• **DATA**
§

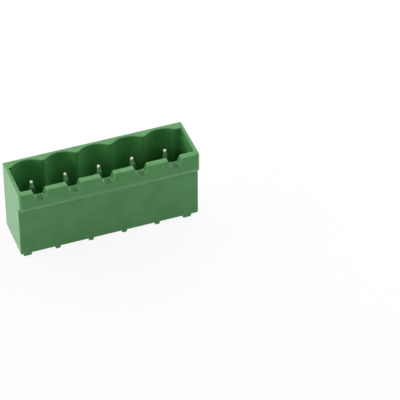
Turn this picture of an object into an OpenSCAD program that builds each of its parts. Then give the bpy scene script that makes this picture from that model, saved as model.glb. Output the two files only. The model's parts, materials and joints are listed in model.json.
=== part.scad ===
// Right-angle board header for a pluggable terminal block: one moulded
// housing with closed ends and a row of bent square contact pins.
// The header stands on the ribs of its back face with the plug opening up.
// X runs along the row, +Y points to the circuit board, +Z out of the mouth.

/* [Contact row] */
// Number of contact pins
poles = 5; // [2:1:12]
// Spacing of the contact pins
pitch = 5.08; // [4.9:0.01:5.6]
// From the first pin's axis to the end of the housing beside it
end_near = 3.12; // [3.0:0.01:4.5]
// From the last pin's axis to the end of the housing beside it
end_far = 3.8; // [3.2:0.01:5.0]

/* [Contact pins] */
// Side of the square wire
wire = 1; // [0.8:0.05:1.2]
// Flat along each long edge of the wire
wire_edge = 0.12; // [0.05:0.01:0.2]
// Radius on the inside of the bend
bend_inner = 0.6; // [0.4:0.05:0.9]
// From the board face to the axis of the mating legs
mate_inset = 3.67; // [3.3:0.01:4]
// Gap between the tips of the mating legs and the rim
tip_drop = 1.5; // [0.8:0.1:3]
// Length of the taper on a mating leg
mate_tip_length = 1.4; // [0.5:0.1:2]
// Width of the flat at the end of a mating leg
mate_flat = 0.4; // [0.3:0.02:0.6]
// From the back face to the axis of the solder legs
solder_inset = 1.11; // [0.9:0.01:1.3]
// How far the solder legs stand out of the board face
solder_out = 3.7; // [2.5:0.1:5]
// Length of the taper on a solder leg
solder_tip_length = 0.7; // [0.3:0.1:1.2]
// Width of the flat at the end of a solder leg
solder_flat = 0.55; // [0.3:0.05:0.7]

/* [Housing] */
// From the back face to the rim of the mouth
body_depth = 11.7; // [10:0.1:14]
// From the board face to the lower coding wall
body_height = 7.2; // [6.9:0.05:8]
// Thickness of the wall under the contacts, from the back face to the floor
floor_depth = 3.6; // [3.1:0.1:5]
// Thickness of the two end walls
end_wall = 0.5; // [0.4:0.05:0.7]
// Radius where an end turns into the back face
end_round = 0.25; // [0.1:0.05:0.4]
// Thickness of the board-side wall at the ridges between two contacts
ridge_wall = 1.42; // [1.2:0.02:1.8]
// Thickness of the board-side wall where a hollow is deepest
hollow_wall = 0.55; // [0.4:0.05:0.8]
// Width of the flat ridge between two hollows
ridge_flat = 0.54; // [0.3:0.02:0.9]

/* [Coding wall] */
// Thickness of the wall at the rim and below the lip
coding_wall = 1.04; // [0.8:0.02:1.2]
// How far the rim stands out from the lower wall
rim_out = 0.95; // [0.5:0.01:1.2]
// How far the latching lip stands out from the lower wall
lip_out = 1.16; // [0.9:0.01:1.6]
// Height of the slope from the rim down to the lip
lip_lead = 1.1; // [0.5:0.1:1.5]
// Height of the lip's band down to the corner that its sweep rounds off
lip_band = 1.73; // [1.2:0.01:2]
// Height of the slope under the lip
lip_under = 1.12; // [1:0.01:2]
// Radius of the sweep from the band into the slope under the lip
lip_sweep = 2; // [1:0.1:2.4]
// Radius round the two ends of the lip
lip_end = 0.6; // [0.2:0.05:0.8]
// Width of a coding notch at the rim
notch_top = 2; // [1.4:0.05:2.6]
// Width of a coding notch at its floor
notch_bottom = 1.15; // [0.8:0.05:1.4]
// Depth of a coding notch on the inside of the wall
notch_drop = 1; // [0.6:0.05:1.5]
// Angle at which the floor of a notch falls outwards
notch_fall = 12; // [0:1:20]

/* [Back face] */
// Height of the standing ribs
rib_high = 0.45; // [0.2:0.05:0.8]
// Width of the ribs between two contacts
rib_wide = 0.75; // [0.4:0.05:1.2]
// From an end pin's axis to the outer side of the rib beside it
end_rib = 2.7; // [2.2:0.05:2.85]
// Width of the slots that take the bends of the pins
slot_wide = 1.36; // [1.3:0.02:1.8]
// Depth of the slots
slot_deep = 2; // [1.8:0.05:2.3]
// Gap round a pin's bend at the closed end of its slot
bend_gap = 0.06; // [0.02:0.01:0.15]
// Width of the relief round each solder leg
relief_wide = 2.9; // [2.2:0.05:3.4]
// Depth of the relief into the board face
relief_deep = 0.48; // [0.2:0.02:0.8]
// From the back face to where the relief starts to run out
relief_straight = 2.3; // [1.8:0.1:3]
// Length over which the relief runs out
relief_runout = 1.25; // [0.6:0.05:2]
// Diameter of the blind core holes
core_d = 1.08; // [0.8:0.02:1.3]
// Depth of the blind core holes
core_deep = 1.3; // [0.6:0.1:2]
// From the board face to the axes of the core holes
core_inset = 6.02; // [5.4:0.02:6.3]

/* [Hidden] */
$fn = 96;
over = 1;
graze = 0.004;
pin_x = [for (i = [0 : poles - 1]) (i - (poles - 1) / 2) * pitch];
pin_names = [for (i = [1 : poles]) str("contact_pin_", i)];

near_end = pin_x[0] - end_near;
far_end = pin_x[poles - 1] + end_far;
body_length = far_end - near_end;
lip_y = body_height + lip_out;
rim_y = body_height + rim_out;
mouth_y = rim_y - coding_wall;
well_y = body_height - coding_wall;
lip_root = body_depth - lip_lead - lip_band - lip_under;
lip_low = lip_root + lip_under;
lip_top = lip_low + lip_band;
under_turn = atan2(lip_out, lip_under);
under_length = norm([lip_out, lip_under]);
sweep_y = lip_sweep - lip_y;
sweep_z = lip_low + lip_sweep * tan(under_turn / 2);
wall_step = coding_wall * tan(under_turn / 2);
bend_r = bend_inner + wire / 2;
bend_y = bend_r - mate_inset;
bend_z = bend_r + solder_inset;
tip_z = body_depth - tip_drop;
slot_end = mate_inset + wire / 2 + bend_gap;
slot_step = mate_inset - wire / 2 - bend_inner;
pocket_deep = bend_z + bend_gap;
hollow_sag = ridge_wall - hollow_wall;
hollow_half = (pitch - ridge_flat) / 2;
hollow_r = (pow(hollow_half, 2) + pow(hollow_sag, 2)) / (2 * hollow_sag);
notch_flank = (notch_top - notch_bottom) / 2 / notch_drop;

// Puts the centre of the overall outline at X = Y = 0 and the rib tips at Z = 0.
// The sub-parts are drawn from the pin row, the board face and the back face.
module placed() {
    translate([-(near_end + far_end) / 2, (lip_y - solder_out) / 2, rib_high]) children();
}

// Extrudes an outline drawn in Y and Z along X, centred on X = 0.
module along_x(length) {
    rotate([90, 0, 90]) linear_extrude(length, center = true) children();
}

// Extrudes an outline drawn in X and Z along Y, centred on Y = 0.
module along_y(length) {
    rotate([90, 0, 0]) linear_extrude(length, center = true) children();
}

// What is cut off to round a square corner at the origin.
module corner_cut(radius) {
    difference() {
        translate([-over, -over]) square(radius + over);
        translate([radius, radius]) circle(radius);
    }
}

// Section of the housing below the rim and the lip.
module core_section() {
    translate([-body_height, 0]) square([body_height, body_depth]);
}

// Section of the rim and of the latching lip, swept in under its band.
module lip_section() {
    difference() {
        polygon([
            [0, lip_root], [0, body_depth], [-rim_y, body_depth], [-lip_y, lip_top],
            [-lip_y, lip_low], [-body_height, lip_root]
        ]);
        translate([sweep_y, sweep_z]) sweep_cut();
    }
}

// What is cut off to make the lip's sweep, drawn from the centre of its arc.
// The arc meets the flats at a slight angle, not as an exact tangent.
module sweep_cut() {
    reach = lip_sweep + over;
    difference() {
        polygon([
            [0, 0], [-reach, 0], [-reach, -reach * tan(under_turn / 2)],
            [-reach * cos(under_turn), -reach * sin(under_turn)]
        ]);
        circle(lip_sweep + graze);
    }
}

// The strips that round one end of the lip, down its band and along the slope.
module lip_end_edges() {
    translate([0, -lip_y, lip_root]) linear_extrude(body_depth) corner_cut(lip_end);
    translate([0, -lip_y, lip_low]) rotate([under_turn, 0, 0])
        linear_extrude(3 * under_length, center = true) corner_cut(lip_end);
}

// The strip that rounds one lower end edge off.
module back_end_edge() {
    along_y(3 * lip_y) corner_cut(end_round);
}

module at_both_ends() {
    translate([near_end, 0, 0]) children();
    translate([far_end, 0, 0]) mirror([1, 0, 0]) children();
}

module outer_block() {
    middle = (near_end + far_end) / 2;
    difference() {
        translate([middle, 0, 0]) along_x(body_length) core_section();
        at_both_ends() back_end_edge();
    }
    difference() {
        translate([middle, 0, 0]) along_x(body_length) lip_section();
        at_both_ends() lip_end_edges();
    }
}

module rib(from_x, to_x) {
    translate([from_x, -body_height, -rib_high])
        cube([to_x - from_x, body_height, rib_high + end_round]);
}

module standing_ribs() {
    for (i = [1 : poles - 1]) {
        middle = (pin_x[i - 1] + pin_x[i]) / 2;
        rib(middle - rib_wide / 2, middle + rib_wide / 2);
    }
    rib(pin_x[0] - end_rib, pin_x[0] - relief_wide / 2);
    rib(pin_x[poles - 1] + relief_wide / 2, pin_x[poles - 1] + end_rib);
}

// Plan of the cavity: a straight coding wall and one hollow opposite each pin.
module cavity_plan() {
    room = body_length - 2 * end_wall;
    translate([near_end + end_wall, -mouth_y]) square([room, mouth_y - ridge_wall]);
    intersection() {
        for (x = pin_x) translate([x, -hollow_wall - hollow_r]) circle(hollow_r);
        translate([near_end + end_wall, -ridge_wall - bend_gap])
            square([room, ridge_wall + bend_gap]);
    }
}

// Section of the cavity: wide behind the lip, narrower below it.
module cavity_section() {
    polygon([
        [over, floor_depth], [over, body_depth + over], [-mouth_y, body_depth + over],
        [-mouth_y, lip_low + wall_step], [-well_y, lip_root + wall_step],
        [-well_y, floor_depth]
    ]);
}

module cavity() {
    intersection() {
        linear_extrude(body_depth + 2 * over) cavity_plan();
        translate([(near_end + far_end) / 2, 0, 0]) along_x(body_length) cavity_section();
    }
}

// One coding notch through the rim, its floor falling outwards.
module coding_notch() {
    half_low = notch_bottom / 2;
    half_high = notch_top / 2 + over * notch_flank;
    translate([0, -mouth_y, body_depth]) rotate([notch_fall, 0, 0]) along_y(4 * coding_wall)
        polygon([
            [-half_low, -notch_drop], [half_low, -notch_drop],
            [half_high, over], [-half_high, over]
        ]);
}

// The slot for a bent pin, open to the back face and to the board face.
module bend_slot() {
    along_x(slot_wide) polygon([
        [over, -rib_high - over], [over, slot_deep], [-slot_step, slot_deep],
        [-slot_step, pocket_deep], [-slot_end, pocket_deep], [-slot_end, -rib_high - over]
    ]);
}

module leg_relief() {
    along_x(relief_wide) polygon([
        [over, -over], [-relief_deep, -over], [-relief_deep, relief_straight],
        [0, relief_straight + relief_runout], [over, relief_straight + relief_runout]
    ]);
}

module pin_hole() {
    translate([-wire / 2, -mate_inset - wire / 2, slot_deep])
        cube([wire, wire, floor_depth + over - slot_deep]);
}

module core_hole() {
    translate([0, -core_inset, -over]) cylinder(d = core_d, h = core_deep + over);
}

module housing() {
    color("seagreen") placed() difference() {
        union() {
            outer_block();
            standing_ribs();
        }
        cavity();
        for (x = pin_x) translate([x, 0, 0]) {
            coding_notch();
            bend_slot();
            leg_relief();
            pin_hole();
            core_hole();
        }
    }
}

// Section of the wire: a square with its corners cut.
module wire_section() {
    flat = wire / 2 - wire_edge;
    polygon([
        [-flat, -wire / 2], [flat, -wire / 2], [wire / 2, -flat], [wire / 2, flat],
        [flat, wire / 2], [-flat, wire / 2], [-wire / 2, flat], [-wire / 2, -flat]
    ]);
}

// A straight leg along +Z that tapers to a flat end on all four sides.
module leg(length, taper, end_flat) {
    module outline() {
        polygon([
            [-wire / 2, 0], [wire / 2, 0], [wire / 2, length - taper],
            [end_flat / 2, length], [-end_flat / 2, length], [-wire / 2, length - taper]
        ]);
    }
    intersection() {
        linear_extrude(length) wire_section();
        along_x(2 * wire) outline();
        along_y(2 * wire) outline();
    }
}

module contact_pin(x) {
    color("silver") placed() translate([x, 0, 0]) {
        translate([0, -mate_inset, bend_z]) leg(tip_z - bend_z, mate_tip_length, mate_flat);
        translate([0, bend_y, bend_z]) rotate([90, 0, 90]) rotate([0, 0, 180])
            rotate_extrude(angle = 90) translate([bend_r, 0]) wire_section();
        translate([0, bend_y, solder_inset]) rotate([-90, 0, 0])
            leg(solder_out - bend_y, solder_tip_length, solder_flat);
    }
}

housing();
for (i = [0 : poles - 1])
    contact_pin(pin_x[i]);
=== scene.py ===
import json
import math

import bmesh
import bpy
from mathutils import Matrix, Vector


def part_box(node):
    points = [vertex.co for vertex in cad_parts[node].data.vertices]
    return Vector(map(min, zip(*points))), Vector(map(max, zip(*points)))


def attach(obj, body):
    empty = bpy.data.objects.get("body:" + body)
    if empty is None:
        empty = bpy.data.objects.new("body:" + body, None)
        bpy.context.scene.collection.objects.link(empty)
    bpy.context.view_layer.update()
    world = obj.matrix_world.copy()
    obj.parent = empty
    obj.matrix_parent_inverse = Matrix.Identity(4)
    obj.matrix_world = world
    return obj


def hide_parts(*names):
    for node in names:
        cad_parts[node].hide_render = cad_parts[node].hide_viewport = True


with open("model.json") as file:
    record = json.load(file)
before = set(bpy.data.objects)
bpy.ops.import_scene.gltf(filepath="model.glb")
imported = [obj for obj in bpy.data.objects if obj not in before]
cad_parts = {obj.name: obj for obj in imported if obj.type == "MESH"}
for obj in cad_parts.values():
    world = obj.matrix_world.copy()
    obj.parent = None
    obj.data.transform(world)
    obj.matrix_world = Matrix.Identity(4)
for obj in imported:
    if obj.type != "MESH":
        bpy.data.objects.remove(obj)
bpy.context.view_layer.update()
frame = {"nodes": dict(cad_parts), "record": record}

MM = 0.001
mounts = {mount["name"]: mount for mount in frame["record"]["mounts"]}

# ---------------------------------------------------------------- sizes, in millimetres
PIN_COUNT = 5
WIRE_SIDE = 1.0
WIRE_EDGE_RADIUS = 0.16
WIRE_BEND_RADIUS = 1.1
BEND_STEPS = 14
EDGE_STEPS = 3
MATING_POINT = 1.4
MATING_FLAT = 0.4
SOLDER_POINT = 0.7
SOLDER_FLAT = 0.55
CUT_CHAMFER = 0.05
RIB_HEIGHT = 0.45
EDGE_RADIUS = 0.11
SHORT_EDGE = 0.16
CUT_DEPTH = 0.03
# degrees
SHARP_FROM = 28
NEARLY_SQUARE = 89

# ---------------------------------------------------------------- colours
GREEN_SHADE = (0.057, 0.238, 0.062)
GREEN_LIGHT = (0.076, 0.286, 0.081)
GREEN_SPECK = (0.13, 0.34, 0.14)
TIN_SHADE = (0.52, 0.50, 0.47)
TIN_LIGHT = (0.72, 0.70, 0.67)
CUT_METAL = (0.60, 0.47, 0.37)

# ---------------------------------------------------------------- studio
SOFTBOX_DISTANCE = 0.75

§

• **INSTRUCTIONS TO FOLLOW**
Return nothing but the lines running from the line with "linear_extrude(length) wire_section();" through the line with "before = set(bpy.data.objects)", exactly as they appear.

• **RESPONSE FOR THIS EXERCISE**
        linear_extrude(length) wire_section();
        along_x(2 * wire) outline();
        along_y(2 * wire) outline();
    }
}

module contact_pin(x) {
    color("silver") placed() translate([x, 0, 0]) {
        translate([0, -mate_inset, bend_z]) leg(tip_z - bend_z, mate_tip_length, mate_flat);
        translate([0, bend_y, bend_z]) rotate([90, 0, 90]) rotate([0, 0, 180])
            rotate_extrude(angle = 90) translate([bend_r, 0]) wire_section();
        translate([0, bend_y, solder_inset]) rotate([-90, 0, 0])
            leg(solder_out - bend_y, solder_tip_length, solder_flat);
    }
}

housing();
for (i = [0 : poles - 1])
    contact_pin(pin_x[i]);
=== scene.py ===
import json
import math

import bmesh
import bpy
from mathutils import Matrix, Vector


def part_box(node):
    points = [vertex.co for vertex in cad_parts[node].data.vertices]
    return Vector(map(min, zip(*points))), Vector(map(max, zip(*points)))


def attach(obj, body):
    empty = bpy.data.objects.get("body:" + body)
    if empty is None:
        empty = bpy.data.objects.new("body:" + body, None)
        bpy.context.scene.collection.objects.link(empty)
    bpy.context.view_layer.update()
    world = obj.matrix_world.copy()
    obj.parent = empty
    obj.matrix_parent_inverse = Matrix.Identity(4)
    obj.matrix_world = world
    return obj


def hide_parts(*names):
    for node in names:
        cad_parts[node].hide_render = cad_parts[node].hide_viewport = True


with open("model.json") as file:
    record = json.load(file)
before = set(bpy.data.objects)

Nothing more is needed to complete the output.